书房里,桌上的电脑高昂着头,像是一位首长。下面一溜排开的稿纸,似一个广场,显出空旷清冷。旁边笔桶里插着一把笔,有毛笔、钢笔、红蓝铅笔,如一群兵士,在传统和现代间默默伫立。毛笔是垂髯老者,有些年岁了,散发着古代的气质,骨气清高。钢笔,浑身现代气息,满腹诗书。砚台里,墨干涸已久,墨香犹存。 桌上的这个陈设布局真是不古不今,亦古亦今。像什么样子。
我已多时不动笔墨了。荒疏的不仅仅是笔墨,是一种文化的方式。
差不多从新世纪开始,改用电脑写作。从前,一条新闻,从笔墨纸页流泻,写标题,署名,在稿纸上勾划、涂抹,再或在稿签上填写,这一切,别了。办公系统已实现无纸化。偶有纸质文件签署阅办,行笔草草,这种程式,已无文化气息,例行公事而已。笔墨几近荒疏,我很惊恐。

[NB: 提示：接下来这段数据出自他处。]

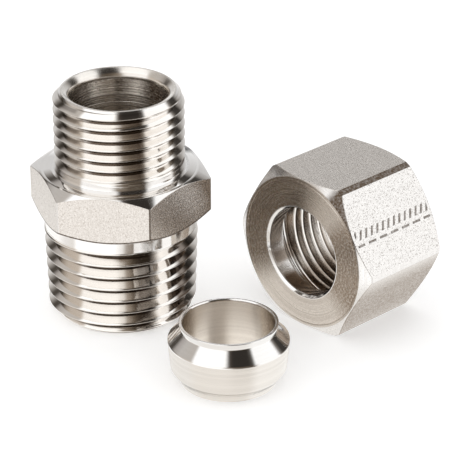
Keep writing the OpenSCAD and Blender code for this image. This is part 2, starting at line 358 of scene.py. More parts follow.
def wound_band(angles, form, marks, pitch, low, high, phase, shape, dip=0.0):
    """Rows that wind up with a right-hand thread between two heights.

    A row's height is the pitch times (turn + share of the pitch + angle / full turn), held
    between low and high. shape(height, rise) gives the radius there. A row that is held at an
    end takes the form's value there, so that no step opens where the ends meet.
    """
    share = np.array(marks)
    first = math.floor(low / pitch) - 3
    last = math.ceil(high / pitch) + 2
    level = (np.arange(first, last)[:, None] + share[None, :]).ravel()
    turn = ((angles - phase) / (2 * np.pi))[None, :]
    wound = pitch * (level[:, None] + turn)
    height = np.clip(wound, low, high)
    rise = flank(form, (height / pitch - turn) % 1.0, dip)
    exact = flank(form, np.tile(share, last - first), dip)[:, None]
    rise = np.where(np.isclose(wound, height), exact, rise)
    lines = np.tile(share * pitch, last - first)[:, None] * np.ones(len(angles))
    return shape(height, rise), height, len(share), lines, 1.0 - rise


METRIC_FORM = ((0, 0), (0.345, 1), (0.415, 1), (0.76, 0))
METRIC_MARKS = (0, 0.03, 0.17, 0.315, 0.355, 0.38, 0.405, 0.445, 0.59, 0.73, 0.77, 0.80, 0.84,
                0.88, 0.92, 0.96)
PIPE_FORM = ((0, 0), (0.40, 1), (0.48, 1), (0.88, 0))
PIPE_MARKS = (0, 0.03, 0.20, 0.37, 0.41, 0.44, 0.47, 0.51, 0.68, 0.85, 0.89, 0.905, 0.925, 0.94,
              0.96, 0.98)


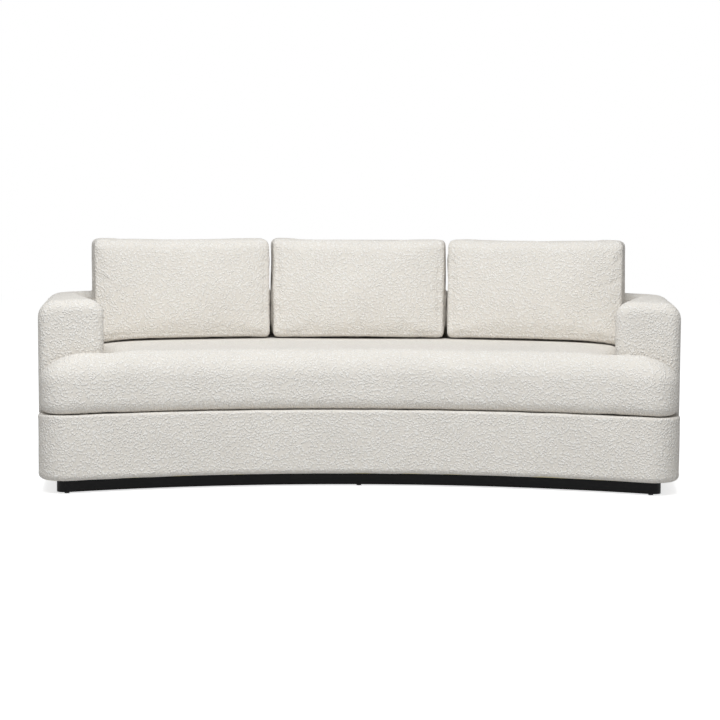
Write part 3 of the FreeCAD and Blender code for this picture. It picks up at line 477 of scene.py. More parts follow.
@dataclass
class Plan:
    """The sofa's plan: its arcs, corners and walls, as points and directions seen from above.

    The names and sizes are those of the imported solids, in metres and degrees. The centre line's place
    comes from the frame. The runs are rough lengths, and only set how finely a wall is divided: front,
    front corner, side, rear corner and back, and then those of the arch along the arm and the back. The
    bends are the counts of points in the runs round the arch's rear corner: outside, round the corner and
    along the back, and inside, along the arm and round the corner.
    """

    front_radius: float = 2.444
    half_width: float = 1.092
    corner_radius: float = 0.090
    side_splay: float = 7.0
    rear_corner_radius: float = 0.240
    seat_depth: float = 0.590
    back_cushion_depth: float = 0.185
    back_thickness: float = 0.125
    arm_width: float = 0.222
    arm_splay: float = 15.0
    arm_front_turn: float = 11.0
    ear_depth: float = 0.105
    inner_corner_radius: float = 0.058
    fall: float = 0.025
    fall_reach: float = 0.100
    fall_start: float = 0.140
    step: float = 0.005
    outline_runs: tuple[float, ...] = (1.05, 0.14, 0.62, 0.36, 0.98)
    arch_runs: tuple[float, float] = (0.6, 1.03)
    arch_bends: tuple[int, ...] = (60, 8, 20, 40)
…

国人使用了几千年的笔,我抓了数十年的笔,兀自落寞立插在笔桶里,毛笔锋落墨,钢笔尖出水,疑是离人泪。
我虽木强无文,但有时捧卷读书、碑帖,常常不自觉地用右拇指在食指上试图比划着写字,成了一个很难克服的小动作。有时也在读的书的题目或目录上抓笔迅写“某年月日,一读,二读,重读,再读,又读,不知几读”等字样,画个圈,写几句极简读后感,或“恰值阴雨”、“天落大雪,佐以酒,小菜一碟”“时夜将半”等不咸不淡数语。庆幸自己奉行“不动笔墨不读书”的雅训。但离这句话的本义已相差甚远。
虽然笔墨已几从工作生活中告退,但我有时还爱逛逛文具店,偶而买一支雅致的笔,不拘毛笔钢笔,一沓稿纸,横格竖格不等,买一小块徽墨,放在桌上,看一看,摸一摸,闻一闻,玩赏一番。偶有人看到我桌上摆一沓稿纸,竖躺着几支笔,问,又要写什么大作?不。再或问,你的书法一定大有长进了吧?还不行。一张专门习书的案上,有几本颜柳的帖子,一叠宣纸,砚台里略有墨迹,一管中楷狼毫搭在砚上,羊毛书毡上沾了几滴墨,一得阁墨汁在旁。看到这布局,或说,你谦虚。我,呵呵。但这是我心中的文化风景在家的一个角落里的复现。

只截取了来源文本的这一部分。